Bird flu spread intensifies, raising concerns about human risk

By Claire Wolters | Fact-checked by Davi Sherman
Published May 22, 2024

Key Takeaways

  • Bird flu is infecting cattle herds in the US.

  • The CDC has reported one human case of H5N1 in someone who was exposed to cattle.

  • Overall, doctors say that the spread is worrisome for animals but not humans.

  • If the virus mutates or merges with other influenza, more risks could arise.

Dozens of cattle herds in the US have been infected with avian influenza, or H5N1, raising public health concerns in farming areas.[] The Centers for Disease Control and Prevention (CDC) has also confirmed one case of H5N1 in a human who was exposed to cattle.[] 

Despite this, doctors say that human H5N1 infections remain rare—and that the virus is unlikely to become the next pandemic. This is mainly due to the makeup of the virus’s H and N proteins, which do not target humans. Risks could change, however, if virus mutations give H5N1 the leverage to jump species. 

Describing bird flu

Often colloquially referred to as bird flu, H5N1 is a strain of influenza that has been around for decades, predominantly impacting birds. At times, it can strike other animals, such as seals and cattle. On very rare occasions, bird flu can infect humans. Human-to-human infection is even rarer.

David Cutler, MD, a board-certified family medicine physician at Providence Saint John’s Health Center in Santa Monica, CA, says it is important to educate concerned patients about bird flu’s nature and remind them that humans are generally safe from infection. He also emphasizes the importance of good public health practices, such as infection control and surveillance, in farm and wildlife areas. 

Public health measures to protect against bird flu

Bird flu’s presence in cattle herds presents public health issues for farms and wildlife areas but should not currently pose infection risks for people, Dr. Cutler says. People who do not live near these areas are even more in the clear, he adds.

Even so, the virus's impact on animals cannot be ignored. It is important to practice public health measures like case surveillance, testing, keeping clean and hygienic farms, and killing animals that may be infected with bird flu to stop the spread, Dr. Cutler says.

The United States Department of Agriculture (USDA) will compensate farmers for birds and eggs that “must be destroyed” due to H5N1 infections.[] Properly submitting claims and documenting sick birds is important in receiving compensation. The USDA will not, however, compensate farmers for birds or eggs that die due to the virus.

Bird flu’s potential for virus mixing

While bird flu is not a big threat to humans right now, risks could change if proper public health measures aren’t taken.

“The concern comes when you have animals that can harbor this H5N1 virus, which can be quite deadly for birds, and another type of virus in their body at the same time—like the H1N1, which humans can get—and two viruses mix together,” Dr. Cutler says.

This is a process known as “reassortment,” and is similar to what happened in 2009 with pigs and swine flu, he adds.
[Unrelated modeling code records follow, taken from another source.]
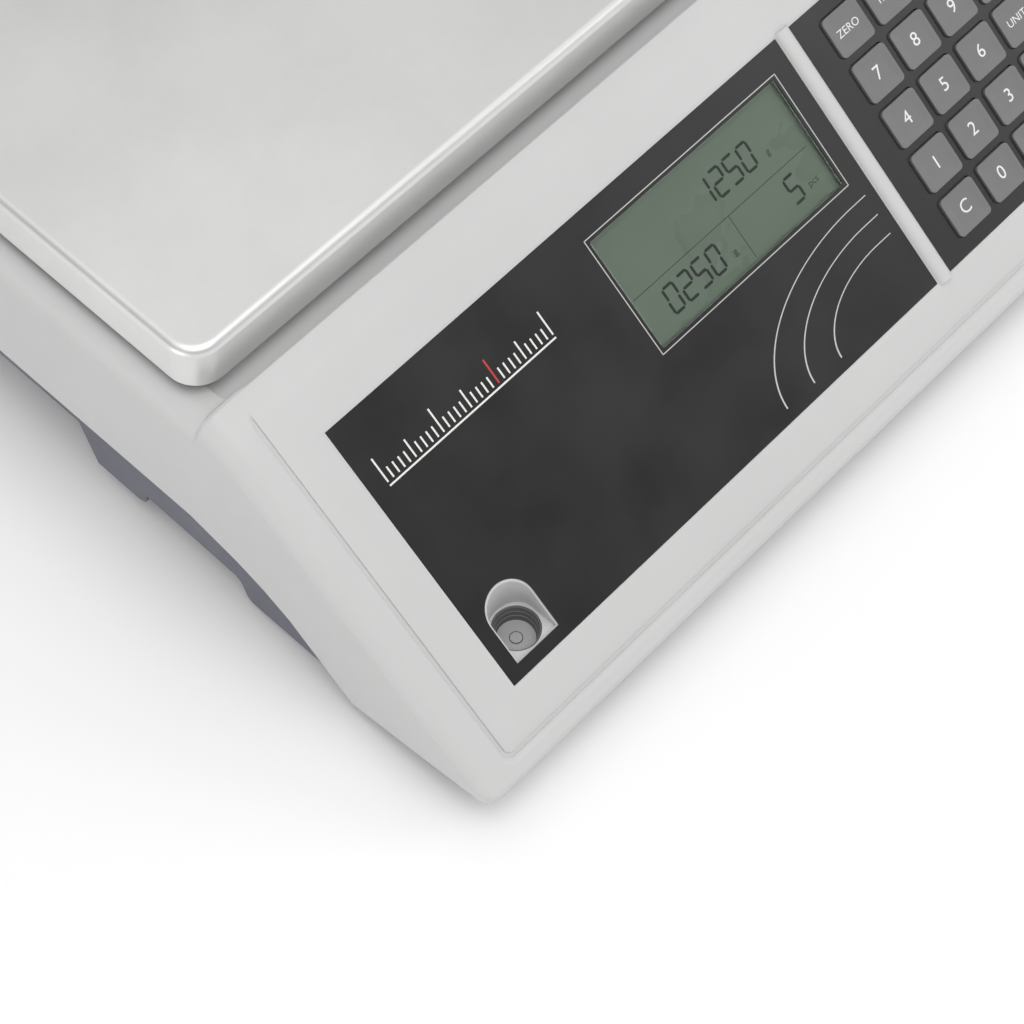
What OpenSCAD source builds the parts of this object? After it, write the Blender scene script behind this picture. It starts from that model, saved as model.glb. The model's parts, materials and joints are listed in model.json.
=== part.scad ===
// Counting scale: a stainless pan on a single-point load cell, a two-part moulded
// casing with a sloped display and keypad front, a level vial and four screw feet.
// Origin: centre of the footprint on the surface the feet stand on. +X right, +Y back.

/* [Casing] */
// Width of the casing across its side walls
casing_w = 332; // [326:1:340]
// Depth of the casing from nose to rear wall
casing_d = 344; // [340:1:356]
// Height of the deck under the pan
deck_z = 94; // [92:0.5:95]
// Wall thickness of the casing
wall = 2.6; // [2.2:0.1:3]
// Rounding where the deck turns into the side walls
edge_r = 8; // [6:0.5:10]
// Height of the joint between casing and base tray along the sides
parting_z = 39.5; // [38:0.5:41]
// Height of the lowest point of the casing skirt
skirt_z = 6.3; // [6:0.1:7]

/* [Sloped front] */
// Slope of the display and keypad front
slope = 38; // [37:0.5:39]
// Length of the panels measured up the slope
panel_h = 90; // [86:1:92]
// Width of the display panel
display_w = 186; // [180:1:188]
// Width of the raised rib between the panels
rib_w = 6; // [4:1:8]
// Width of the keypad panel
keypad_w = 86; // [84:1:90]
// Height of the front edge of the panels
panel_front_z = 31.1; // [31:0.1:31.5]

/* [Keypad] */
// Number of key columns
key_cols = 4; // [4]
// Number of key rows
key_rows = 5; // [5]
// Width of a key
key_w = 14.5; // [13:0.5:15]
// Height of a key
key_h = 13.5; // [12:0.5:14]
// Space between two keys
key_gap = 3; // [3:0.5:4]
// Travel of a key
key_travel = 0.8; // [0.5:0.1:0.8]

/* [Pan] */
// Width of the weighing pan over its lower rim
pan_w = 320; // [300:1:324]
// Depth of the weighing pan over its lower rim
pan_d = 224; // [210:1:226]
// Height of the lower rim of the pan
pan_low_z = 98.5; // [97:0.5:99]
// Height of the pan's top face
pan_top_z = 111.7; // [111:0.1:113]
// Thickness of the pan's sheet
pan_t = 1; // [0.8:0.1:1.2]

/* [Base] */
// Setback of the base tray behind the casing sides
tray_inset = 3.2; // [3:0.1:4]
// Thickness of the base tray
tray_t = 2.4; // [2:0.1:2.6]
// Height of the underside of the foot pods
pod_z = 6.3; // [6:0.1:7]
// Diameter of a levelling foot
foot_d = 26; // [22:1:28]
// Downward adjustment of a levelling foot
foot_travel = 6; // [4:1:8]

/* [Level vial] */
// Diameter of the vial
vial_d = 14.2; // [12:0.2:14.4]

/* [Hidden] */
$fn = 48;
half_w = casing_w / 2;
half_d = casing_d / 2;
gap = 0.3;
panels_w = display_w + rib_w + keypad_w;
panel_left_x = -panels_w / 2;
panel_front_y = -half_d + 16.4;
keypad_u = display_w + rib_w;

// Levels above (+) or below (-) the panels' face, measured square to the slope
face_n = 0.5;
overlay_t = 0.5;
inner_n = face_n - wall;

// Nose, hump and deck of the casing
nose_r = 2.6;
nose_y = -half_d + nose_r;
nose_z = slope_level(nose_y, face_n - nose_r);
hump_r = 6.6;
hump_z = 98.2;
hump_y = -half_d + 103.7;
hump_back_y = -half_d + 106.9;
skirt_y = -half_d + 54.4;
joint_y = -half_d + 132;
well_z = deck_z - 1.5;

// Base tray
tray_x = half_w - tray_inset;
side_zone = 27;
core_x = tray_x - side_zone;
core_z = 12;
grip_z = 27.6;
grip_y0 = -2.3;
grip_y1 = 78;
tray_y0 = -half_d + 12;
tray_y1 = half_d - wall - 1;
lip_z = parting_z + 4;

// Weighing gear
pan_y = -half_d + 226;
cell_len = 130;
cell_w = 30;
cell_h = 22;
cell_z = 52;
cell_end_x = cell_len / 2 - 15;
cell_bolt_pitch = 15;
bracket_z = 30;
bracket_t = 3;
carrier_z = 96;
carrier_t = 5;
buffer_x = 128;
buffer_y = 84;
buffer_z = 102;
deck_hole_r = 16;
spacer_r = 13;

// Display opening in the panel, from the panel's front-left corner
window_u = 98;
window_s = 43;
window_w = 80;
window_h = 38;

// Level vial pocket: a square-fronted round hole cut straight down into the slope
vial_x = panel_left_x + 13.3;
vial_y = panel_front_y + 11.8;
pocket_r = 7.9;
pocket_z = 32;
vial_low_z = 20;
vial_disc_h = 6;

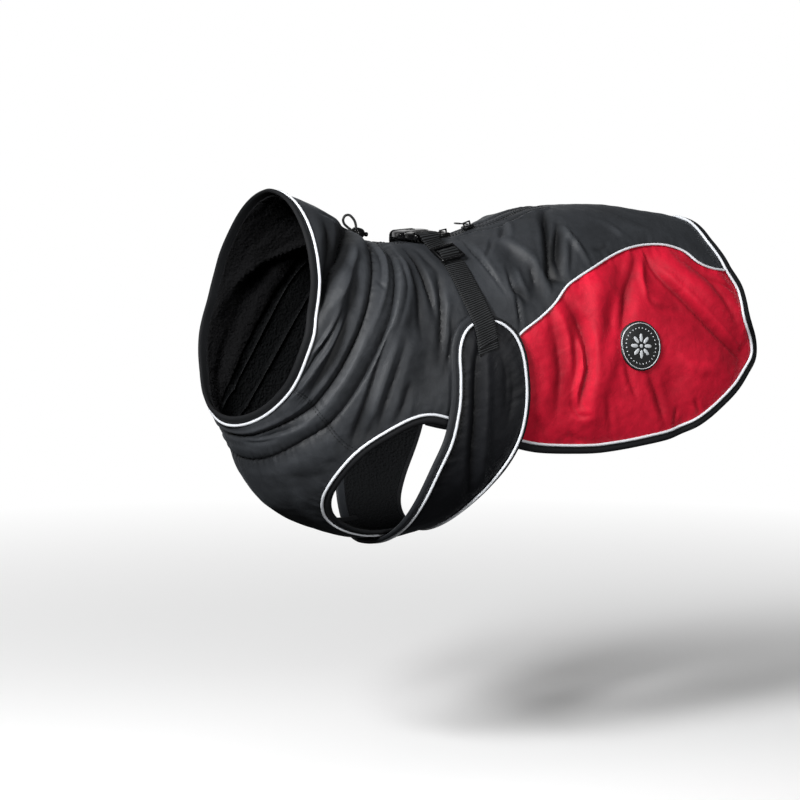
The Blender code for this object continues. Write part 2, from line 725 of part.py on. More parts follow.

To prevent the worst from happening, you’ll want to remind your patients to follow public health protocols, particularly if they are farmers or live near farmland. Other than that, there aren’t a whole lot of things people need to do to stay safe, Dr. Cutler says.

For now, people “need to understand what bird flu is—that it doesn't pose an immediate threat, but that it does have the potential for a pandemic if it mixes with other viruses,” Dr. Cutler adds. “Public health has to have a huge role in monitoring where this virus exists and who it's being passed on to.”

What this means for you

Avian influenza, or H5N1, is infecting cattle in the US, increasing the need for farmers to follow public health measures, such as killing animals that carry the infection. In its current state, the virus is unlikely to infect humans.